I tried with the log scale before. They failed to express the exponential hockey stick growth unless you really spend the time with the charts and know what log scale is. I'll work on incorporating log scale due to popular demand. They do show the progress has been nice and exponential over time.

When I put the lines on the same chart it made the y axis impossible to understand. The units are so different. Maybe I'll revisit that.

Yeah around 2000-2010 the doubling is noticeable. Interestingly it's also when alot of factors started to stagnate.

replies(1): >>45134716 #

11. comradesmith ◴[05 Sep 25 00:26 UTC] No.45133764[source]▶

>>45133330 (TP) #

Thanks for the article. What about using file reads from a mounted ramdisk?

replies(1): >>45134658 #

12. jared_hulbert ◴[05 Sep 25 00:27 UTC] No.45133767[source]▶

>>45133666 #

https://www.intel.com/content/www/us/en/io/data-direct-i-o-t...

AMD has something similar.

The PCIe bus and memory bus both originate from the processor or IO die of the "CPU" when you use an NVMe drive you are really just sending it a bunch of structured DMA requests. Normally you are telling the drive to DMA to an address that maps to the memory, so you can direct it cache and bypass sending it out on the DRAM bus.

In theory... the specifics of what is supported exactly? I can't vouch for that.

replies(1): >>45134306 #

13. josephg ◴[05 Sep 25 01:58 UTC] No.45134306{3}[source]▶

>>45133767 #

I’d be fascinated to see a comparison with SPDK. That bypasses the kernel’s NVMe / SSD driver and controls the whole device from user space - which is supposed to avoid a lot of copies and overhead.

You might be able to set up SPDK to send data directly into the cpu cache? It’s one of those things I’ve wanted to play with for years but honestly I don’t know enough about it.

https://spdk.io/

replies(1): >>45134505 #

14. jared_hulbert ◴[05 Sep 25 02:39 UTC] No.45134505{4}[source]▶

>>45134306 #

spdk and I go way back. I'm confident it'd be about the same, possibly ~200-300MB/s more, I was pretty close to the rated throughput of the drives. Io_uring has really closed the gap that used to exist between the in kernel and userspace solutions.

With the Intel connection they might have explicit support for DDIO. Good idea.

replies(1): >>45139208 #

15. jared_hulbert ◴[05 Sep 25 03:13 UTC] No.45134658[source]▶

>>45133764 #

Hmm. tmpfs was slower. hugetlbfs wasn't working for me.
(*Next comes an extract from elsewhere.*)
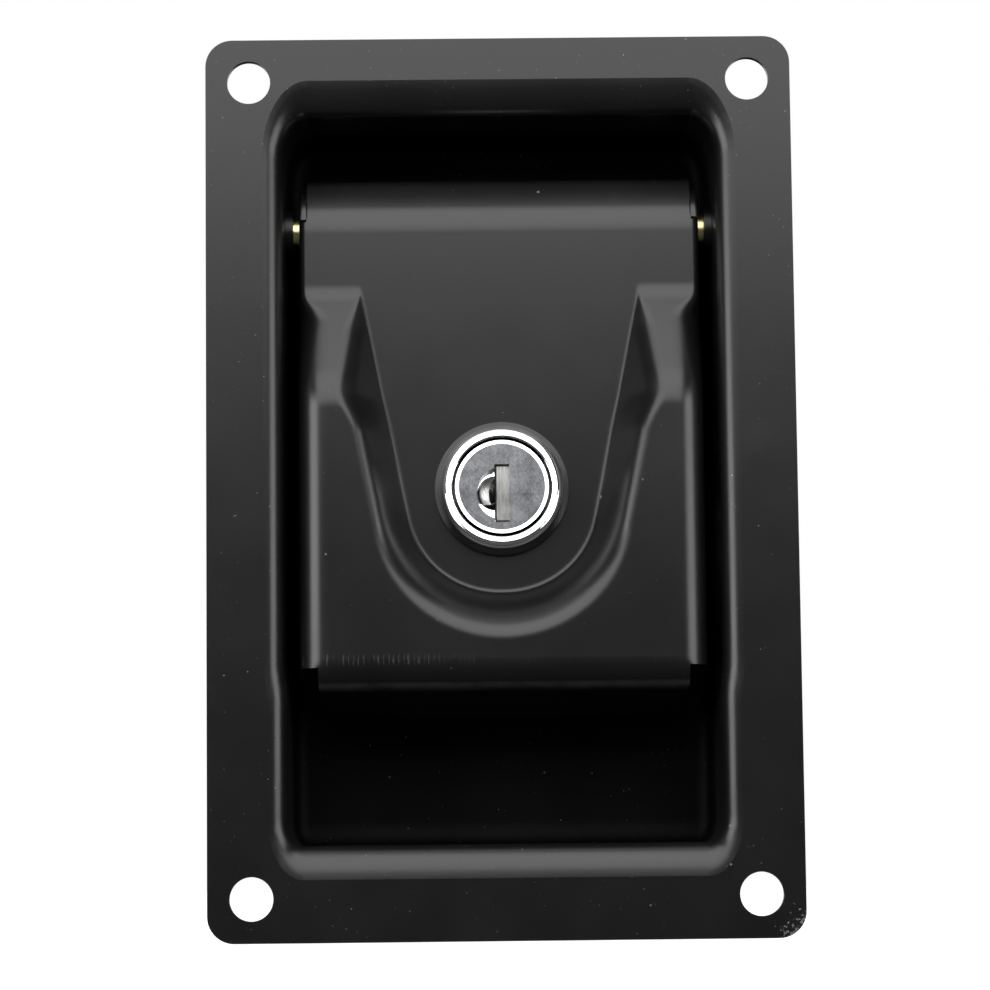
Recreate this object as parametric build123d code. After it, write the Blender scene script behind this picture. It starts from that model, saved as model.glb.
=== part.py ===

16. nchmy ◴[05 Sep 25 03:24 UTC] No.45134716{3}[source]▶

>>45133734 #

The hockey stick growth is the entire problem - it's an optical illusion resulting from the fact that going from 100 to 200 is the same rate as 200 to 400. And 800, 1600. You understand exponents.
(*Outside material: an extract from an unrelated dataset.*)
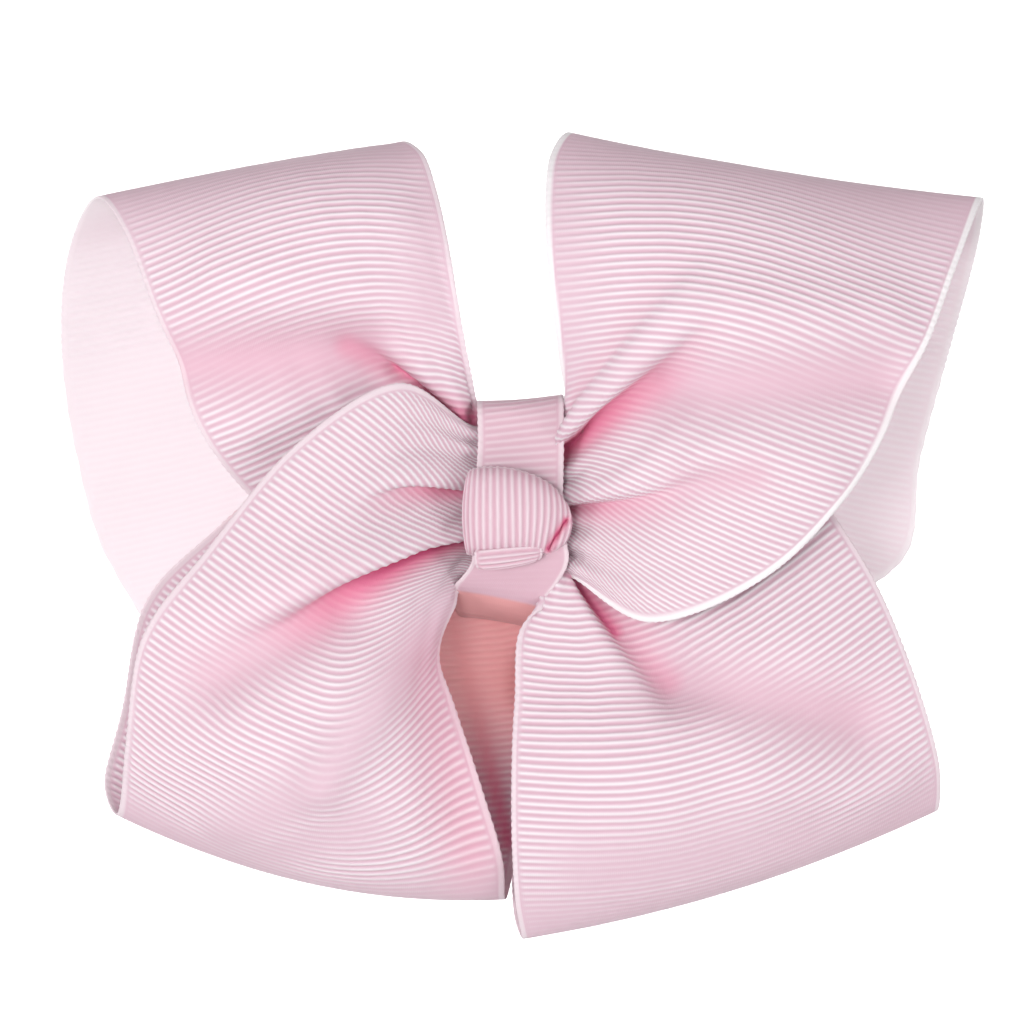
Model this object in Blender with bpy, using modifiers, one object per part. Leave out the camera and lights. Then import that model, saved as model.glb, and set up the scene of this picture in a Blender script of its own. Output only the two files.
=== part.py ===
"""Hair bow: four puffed loops of wide grosgrain ribbon, gathered at the middle by a
sewn thread and a knotted narrow ribbon, on a sprung alligator clip.

Run with: blender --background --python part.py

Metres, +Z up. The bow is upright, as worn: its face looks along -Y and its clip is
behind it. The origin is in the clip's grip, behind the knot. Sizes below are in
millimetres. A ribbon point is written (x, z, d): x to the right, z up, and d the
distance in front of the bow's middle plane.
"""

import math

import bmesh
import bpy
from mathutils import Vector

MM = 0.001

# Driving dimensions, in millimetres.
GRIP_DEPTH = -12.0  # d of the plane in which the clip's jaws close
RIBBON_THICK = 0.7  # wide ribbon, with its ribs
MIDDLE_Z = 2.6  # height of the middle of the gathered stack
BAND_WIDTH = 14.4  # narrow ribbon round the middle
BAND_THICK = 0.6
BAND_HALF_HEIGHT = 17.7  # to the middle of the band's thickness
BAND_HALF_DEPTH = 9.85
BAND_DEPTH = -1.55  # d of the band's centre
THREAD_DIAMETER = 0.5
THREAD_TURNS = 3
THREAD_PITCH = 0.9
THREAD_HALF_HEIGHT = 16.7
THREAD_HALF_DEPTH = 6.3
KNOT_SIZE = (19.0, 7.0, 18.0)  # across, deep and up, before it is rounded off
KNOT_FRONT, KNOT_REAR, KNOT_Z = 15.9, 8.9, -0.4
GLUE_SIZE = (13.0, 2.6, 8.0)
GLUE_DEPTH = -8.35
CLIP_SHEET = 0.8  # thickness of the clip's steel
PIVOT_X, PIVOT_DEPTH = 12.0, -13.6
FIXED_EAR_Z = 3.6  # the ears' middles stand this far either side of the clip's centre line
JAW_EAR_Z = 2.7
PIN_RADIUS = 0.8
PIN_HOLE_RADIUS = 0.95
PIN_HEAD_RADIUS = 1.4
PIN_SHANK_HALF, PIN_END_HALF = 4.3, 4.8
SPRING_WIRE = 0.6
SPRING_RADIUS = 1.45
SPRING_TURNS = 3
SPRING_PITCH = 0.75

# The clip's arms as strips of sheet: (x, d, half width) along the middle of the sheet.
FIXED_ARM_LINE = [
    (-24.6, -10.4, 1.8), (-24.0, -10.4, 2.8), (-22.6, -10.4, 3.5), (-20.0, -10.4, 3.6),
    (-8.0, -10.4, 3.6), (9.4, -10.4, 3.6), (14.6, -10.4, 3.6), (17.0, -10.4, 3.8),
    (20.0, -10.3, 4.6), (26.0, -10.0, 4.6), (27.6, -9.9, 3.6), (28.2, -9.9, 2.0),
]
JAW_ARM_LINE = [
    (-24.4, -11.6, 2.6), (-24.1, -12.6, 2.9), (-22.6, -12.9, 3.3), (-20.0, -12.9, 3.4),
    (-7.0, -13.1, 3.4), (7.0, -14.6, 3.4), (9.8, -15.6, 2.7), (14.2, -16.8, 2.7),
    (17.0, -18.1, 3.4), (20.0, -19.6, 4.4), (26.0, -22.6, 4.4), (27.4, -23.3, 3.4),
    (27.9, -23.6, 1.9),
]
FIXED_EAR_RANGE = (9.4, 14.6)
JAW_EAR_RANGE = (9.8, 14.2)
FIXED_EAR_END = -15.3  # d of each pair of ears' far edge
JAW_EAR_END = -12.0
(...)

Log axis solves this, and turns meaningless hockey sticks into generally a straightish line that you can actually parse. If it still deviates from straight, then you really know there's true changes in the trendline.

Lines on same chart can all be divided by their initial value, anchoring them all at 1. Sometimes they're still a mess, but it's always worth a try.

You're enormously knowledgeable and the posts were fascinating. But this is stats 101. Not doing this sort of thing, especially explicitly in favour of showing a hockey stick, undermines the fantastic analysis.

17. whizzter ◴[05 Sep 25 05:47 UTC] No.45135337[source]▶

>>45133330 (TP) #

Like people mention, hugetlb,etc could be an improvement, but the core issue holding it it down probably has to do with mmap, 4k pages and paging behaviours, mmap will cause faults for each "small" 4k page not in memory, causing a kernel jump and then whatever machinery to fill in the page-cache (and bring up data from disk with the associated latency).

This in contrast with the io_uring worker method where you keep the thread busy by submitting requests and letting the kernel do the work without expensive crossings.

The 2g fully in-mem shows the CPU's real perf, the dip to 50gb is interesting, perhaps when going over 50% memory the Linux kernel evicts pages or something similar that is hurting perf, maybe plot a graph of perf vs test-size to see if there is an obvious cliff.

replies(2): >>45141276 #>>45142133 #

18. benlwalker ◴[05 Sep 25 14:45 UTC] No.45139208{5}[source]▶

>>45134505 #

SPDK will be able to fully saturate the PCIe bandwidth from a single CPU core here (no secret 6 threads inside the kernel). The drives are your bottleneck so it won't go faster, but it can use a lot less CPU.

But with SPDK you'll be talking to the disk, not to files. If you changed io_uring to read from the disk directly with O_DIRECT, you wouldn't have those extra 6 threads either. SPDK would still be considerably more CPU efficient but not 6x.

DDIO is a pure hardware feature. Software doesn't need to do anything to support it.

Source: SPDK co-creator

19. pianom4n ◴[05 Sep 25 17:38 UTC] No.45141276[source]▶

>>45135337 #

The in-memory solution creates a 2nd copy of the data so 50GB doesn't fit in memory anymore. The kernel is forced to drop and then reload part of the cached file.

20. jared_hulbert ◴[05 Sep 25 18:45 UTC] No.45142133[source]▶

>>45135337 #

When I run the 50GB in-mem setup I still have 40GB+ of free memory, I drop the page cache before I run "sudo sh -c 'echo 3 > /proc/sys/vm/drop_caches'" there wouldn't really be anything to evict from page cache and swap isn't changing.

I think I'm crossing the numa boundary which means some percentage of the accesses are higher latency.